The students who score highest on the MBE aren’t the ones who know every rule. They’re the ones who know most of the rules and guess strategically on the rest. That’s a skill you can practice.
What to Memorize for Maximum Guessing Power
Even when you don’t know the specific rule being tested, a strong foundation in high-frequency rules gives you context for educated guessing. You can often reason your way to the right answer if you know the general framework of an area, even if you’ve forgotten a narrow exception.
For example, if you know the basic structure of hearsay—out-of-court statement offered for the truth of the matter asserted—you can often eliminate answer choices in Evidence questions even when you don’t remember the specific exception being tested. If you know the general rule that contracts require offer, acceptance, and consideration, you can eliminate answers that ignore one of those elements.
This is where structured, organized study materials make a difference. When you’ve drilled the core rules enough times that they’re automatic, you have a mental framework for every question. You’re never completely lost. If you want all the high-frequency MBE rules organized for exactly this kind of active recall, that’s what FlashTables is built for—two-column tables that pair each rule with its elements, designed for covering one column and testing yourself on the other.

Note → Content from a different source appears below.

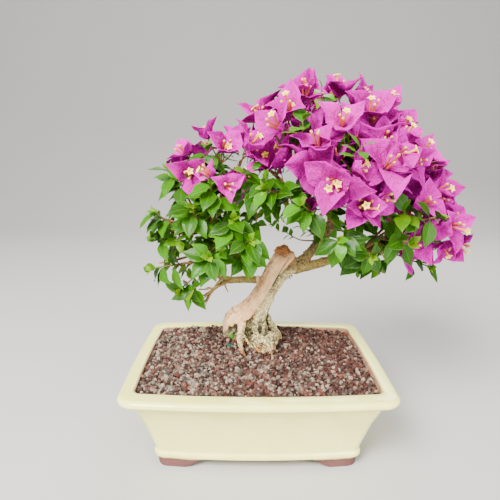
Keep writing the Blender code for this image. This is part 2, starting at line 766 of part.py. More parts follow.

Your Takeaway: Guessing Is a Skill, Not a Failure
The MBE rewards students who can make fast, strategic decisions under pressure. When you hit a question you don’t know, your job isn’t to spiral into panic or waste five minutes hoping the answer will appear. Your job is to eliminate what you can, make your best guess, and move on with confidence.
Practice aggressive elimination. Learn the patterns of how correct answers are written. Respect the clock. And remember: even students who score in the 90th percentile are guessing on 15-20 questions. The difference is they guess well.
Treat your guessing strategy as a skill you can improve, and you’ll pick up points you didn’t even know were available.